> **TASK GOAL**: Review the lines that follow and copy each one that contains the word "Write".

[Entries with model source code]

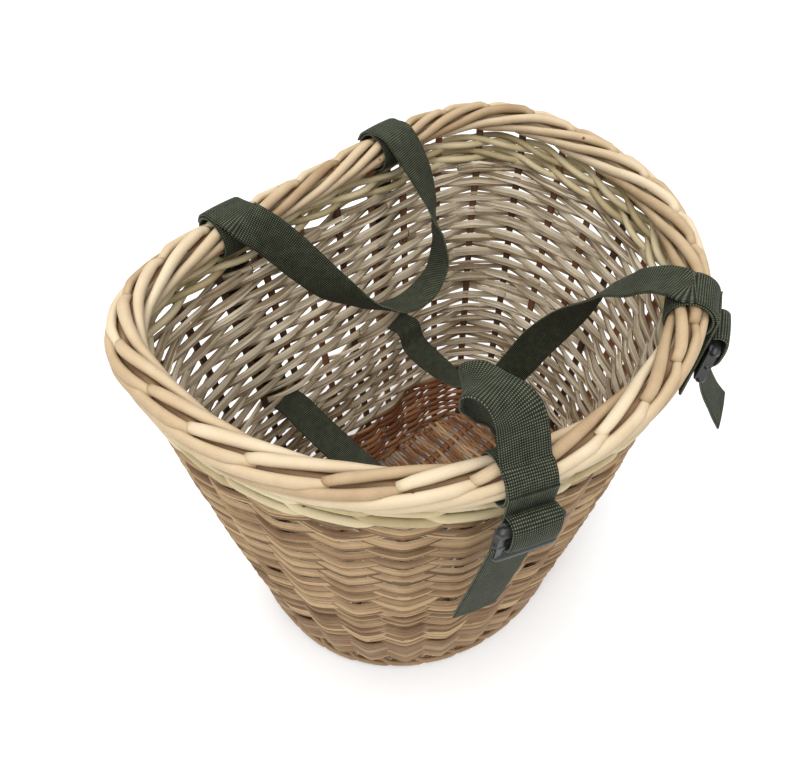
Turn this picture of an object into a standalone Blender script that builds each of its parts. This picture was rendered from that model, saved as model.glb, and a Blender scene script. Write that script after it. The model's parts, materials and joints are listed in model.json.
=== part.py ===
"""Wicker handlebar basket with webbing straps.

Metres, +Z up.  The flat side that faces the handlebar looks along +Y, the rounded nose looks along -Y,
X runs along the width, and the origin lies on the flat underside of the woven base.
"""

from math import cos, pi, radians, sin

import bmesh
import bpy
from mathutils import Vector

# ---------------------------------------------------------------- driving dimensions
BASKET_HEIGHT = 0.288  # ground to the top of the border
RIM_HALF_WIDTH = 0.161  # to the middle of the wall
RIM_BACK = 0.092  # middle of the wall, from the origin to the flat back
RIM_FRONT = 0.145  # the same, to the rounded nose
BACK_SQUARENESS = 3.5  # 2 would be an ellipse, higher is flatter with tighter corners
BACK_DIP = 0.0035  # how far the middle of the back is drawn in
BACK_DIP_REACH = 0.75  # share of the half width that the dip covers

BASE_SCALE_X = 0.77  # base outline against rim outline
BASE_SCALE_Y = 0.711
BASE_SHIFT_Y = -0.0228
WALL_BULGE = 0.0036  # how far the wall swells outwards half way up

STAKE_COUNT = 29
WALL_THICKNESS = 0.008
STAKE_WIDTH = 0.0048
STAKE_MIDDLE_OUT = -0.0010  # the stakes stand a little inside the middle of the wall
GAP = 0.0003  # between pieces that touch on the real basket

BORDER_ROD_RADIUS = 0.0046
BORDER_LAY_RADIUS = 0.0059  # from the middle of the border to the middle of each rod
BORDER_ROD_COUNT = 3
BORDER_TURNS = 9
BORDER_STEPS_PER_TURN = 9
BORDER_ABOVE_WALL = 0.004  # room for the webbing that goes round the border

WEB_WIDTH = 0.024
WEB_THICKNESS = 0.0014
WEB_WIDTH_IN_SLOT = 0.0222  # the webbing bunches a little where it passes between two stakes
WEB_CLEAR = 0.0004  # between one layer of webbing and the next

# ---------------------------------------------------------------- sizes that follow
BORDER_RADIUS = BORDER_LAY_RADIUS + BORDER_ROD_RADIUS
BORDER_MIDDLE = BASKET_HEIGHT - BORDER_RADIUS
WALL_TOP = BORDER_MIDDLE - BORDER_RADIUS - BORDER_ABOVE_WALL
TAPER_TOP = 0.266  # height at which the wall reaches the rim outline
UPSETT_TOP = 0.055
SIDING_SEAM = 0.140
WALE_TALL = 0.014
WALE_BOTTOM = WALL_TOP - WALE_TALL
BEND_HEIGHTS = (0.0, UPSETT_TOP, SIDING_SEAM, WALL_TOP)
STAKE_GROOVE_OUT = STAKE_MIDDLE_OUT + STAKE_WIDTH / 2 + GAP

BASE_THICKNESS = 0.009
BASE_STICK_COUNT = 5
BASE_STICK_WIDTH = 0.005
BASE_STICK_DEPTH = 0.004
CUTTER_EXTRA = 0.002  # how far a cutter stands clear of the face that it opens

# The stakes' counting starts half a space beside the middle of the back, clockwise seen from above.
SLOT_SPACE = 2.0  # spaces between stakes from the middle of the back to each strap slot
FRONT_SPACE = 2.4  # the same from the middle of the nose to each front strap
SLOT_HEIGHT = 0.136  # middle of the strap where it passes through the back wall
SLOT_BELOW_SEAM = 0.007
SLOT_TALL = 0.012
SLOT_WIDTH = 0.0269
STRAP_OUTSIDE_WALL = 0.0068  # middle of the wall to the strap that lies on its outer face

RING_INNER = BORDER_RADIUS + 0.0009
RING_OUTER = RING_INNER + WEB_THICKNESS
STRAP_OVER_RING = RING_OUTER + WEB_CLEAR + WEB_THICKNESS / 2

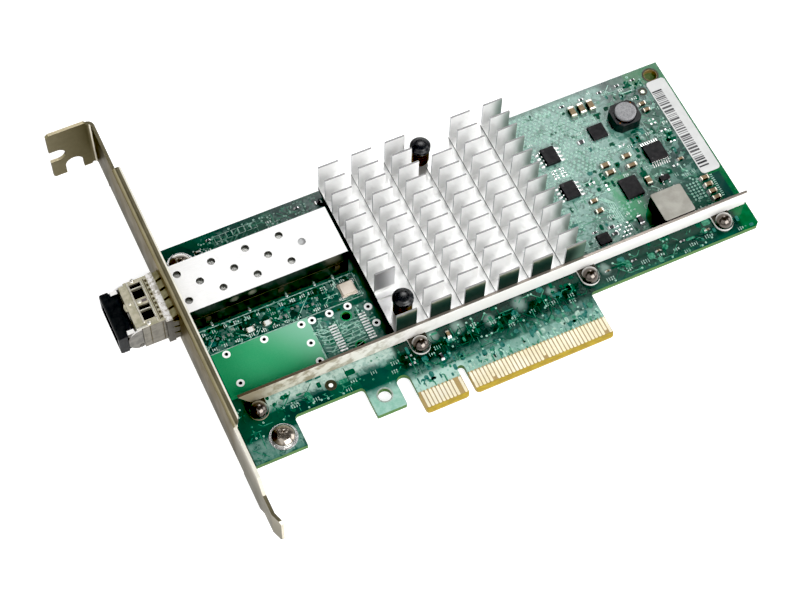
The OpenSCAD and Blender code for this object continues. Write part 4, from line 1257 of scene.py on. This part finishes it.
def build_solder():
    """Lands and fillets under the leads, bare lands of parts left off."""
    s = Shape("solder_lands")
    chips = SOICS + [GULL, SOT]
    for lo, hi in LEADS:
        cx, cy = (lo[0] + hi[0]) / 2, (lo[1] + hi[1]) / 2
        best = min(chips, key=lambda b: abs((b[0][0] + b[1][0]) / 2 - cx) +
                   abs((b[0][1] + b[1][1]) / 2 - cy))
        inside_x = best[0][0] - 0.1 < cx < best[1][0] + 0.1
        if inside_x:       # leads on the front and back sides
            out = 1 if cy > (best[0][1] + best[1][1]) / 2 else -1
            tip = hi[1] if out > 0 else lo[1]
            a, b = sorted((tip - out * 0.5, tip + out * 0.28))
            s.block(lo[0], hi[0], a, b, Z0, T + 0.05, "bright_land")
        else:
            out = 1 if cx > (best[0][0] + best[1][0]) / 2 else -1
            tip = hi[0] if out > 0 else lo[0]
            a, b = sorted((tip - out * 0.6, tip + out * 0.42))
            s.block(a, b, lo[1] - 0.06, hi[1] + 0.06, Z0, T + 0.05,
                    "bright_land")
            s.disc(tip + out * 0.2, cy, (hi[1] - lo[1]) * 0.76, T,
                   T + 0.24, "bright_land", 12, 0.18)
    # leadless chips: row of small lands that show along two sides
    for lo, hi in QFNS:
        n = 5 if hi[1] - lo[1] > 3.5 else 4
        for i in range(n):
            y = lo[1] + (hi[1] - lo[1]) * (i + 0.5) / n
            x = lo[0] + (hi[0] - lo[0]) * (i + 0.5) / n
            for cx, k in ((lo[0], -1), (hi[0], 1)):
                a, b = sorted((cx, cx + k * 0.3))
                s.block(a, b, y - 0.16, y + 0.16, Z0, T + 0.05, "tin")
            for cy, k in ((lo[1], -1), (hi[1], 1)):
                a, b = sorted((cy, cy + k * 0.34))
                s.block(x - 0.16, x + 0.16, a, b, Z0, T + 0.06, "tin")
    # the inductors' lands
    for lo, hi in PADS:
        s.block(lo[0] - 0.2, hi[0] + 0.2, lo[1] - 0.2, hi[1] + 0.2, Z0,
                T + 0.05, "tin", 0.1)
    # can's lands
    for x in (CAN_LO[0], CAN_HI[0] - 1.1):
        for y in (CAN_LO[1] - 0.12, CAN_HI[1] - 1.0):
            s.block(x - 0.15, x + 1.25, y, y + 1.12, Z0, T + 0.05, "tin")
    # lands of the port that was left off: two rows of ten
    for x0, x1, shift in ((-25.0, -22.9, 0.0), (-16.9, -15.0, 0.25)):
        for i in range(10):
            y = 23.8 + shift + i * 0.8
            s.block(x0, x1, y, y + 0.42, Z0, T + 0.05, "bright_land")
    # lands of small parts left off
    lands = [(-53, 39.4, 0.5, 0.4), (-51.6, 39.4, 0.5, 0.4),
             (-50.0, 39.2, 0.4, 0.5), (-48.6, 39.2, 0.4, 0.5),
             (-47.2, 40.4, 0.5, 0.4), (-35.0, 38.4, 0.5, 0.45),
             (-33.6, 38.4, 0.5, 0.45), (-31.4, 39.6, 0.5, 0.4),
             (-30.0, 39.6, 0.5, 0.4), (-27.6, 38.6, 0.45, 0.45),
             (-26.2, 38.6, 0.45, 0.45), (-24.6, 39.8, 0.45, 0.4),
             (-11.2, 13.2, 0.4, 0.4), (-10.0, 13.2, 0.4, 0.4),
             (-11.2, 15.4, 0.4, 0.4), (-10.0, 15.4, 0.4, 0.4),
             (53.6, 41.4, 0.4, 0.4), (54.7, 41.4, 0.4, 0.4),
             (57.3, 39.2, 0.4, 0.5), (57.3, 37.9, 0.4, 0.5),
             (77.2, 52.6, 0.35, 0.35), (78.3, 52.6, 0.35, 0.35),
             (77.2, 51.4, 0.35, 0.35), (78.3, 51.4, 0.35, 0.35),
             (78.6, 48.4, 0.35, 0.35), (79.7, 48.4, 0.35, 0.35),
             (66.2, 48.6, 0.4, 0.4), (67.4, 48.6, 0.4, 0.4),
             (79.2, 44.4, 0.35, 0.35), (80.3, 44.4, 0.35, 0.35),
             (76.2, 37.4, 0.35, 0.35), (77.4, 37.4, 0.35, 0.35)]
    for x, y, a, b in lands:
        s.block(x, x + a * 1.5, y, y + b * 1.5, Z0, T + 0.05, "tin")
    # two clusters of lands beside the eight-lead chips
    for ox in (46.3, 48.5):
        for i in range(2):
            for j in range(4):
                s.block(ox + i * 0.85, ox + i * 0.85 + 0.5,
                        46.6 + j * 0.75, 47.0 + j * 0.75, Z0, T + 0.05,
                        "tin")
    for i in range(5):
        for j in range(4):
            if (i * 3 + j) % 4:
                s.block(53.2 + i * 0.95, 53.7 + i * 0.95, 24 + j * 1.1,
                        24.4 + j * 1.1, Z0, T + 0.05, "tin")
    # the cage's pins, soldered through the board
    for i, x in enumerate((-50.9, -40.8, -30.8, -23.2, -18.2)):
        s.disc(x, CAGE_LO[1] - 0.15, 0.42, T - 0.02, T + 0.14, "tin", 10,
               0.1)
    s.done()


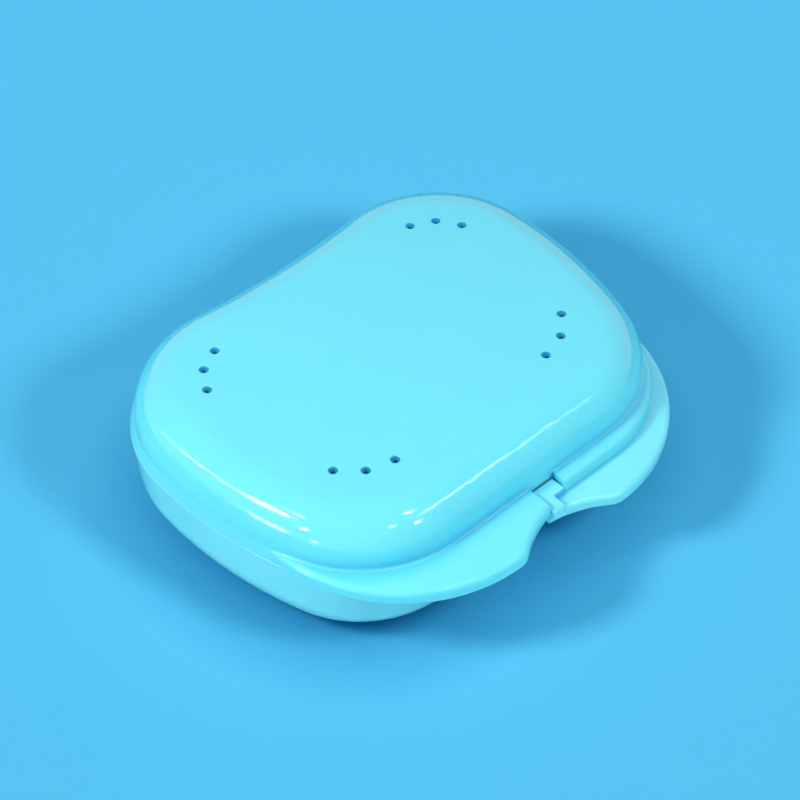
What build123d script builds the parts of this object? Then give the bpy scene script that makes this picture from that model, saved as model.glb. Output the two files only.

> **FULL ANSWER**:
Turn this picture of an object into a standalone Blender script that builds each of its parts. This picture was rendered from that model, saved as model.glb, and a Blender scene script. Write that script after it. The model's parts, materials and joints are listed in model.json.
The OpenSCAD and Blender code for this object continues. Write part 4, from line 1257 of scene.py on. This part finishes it.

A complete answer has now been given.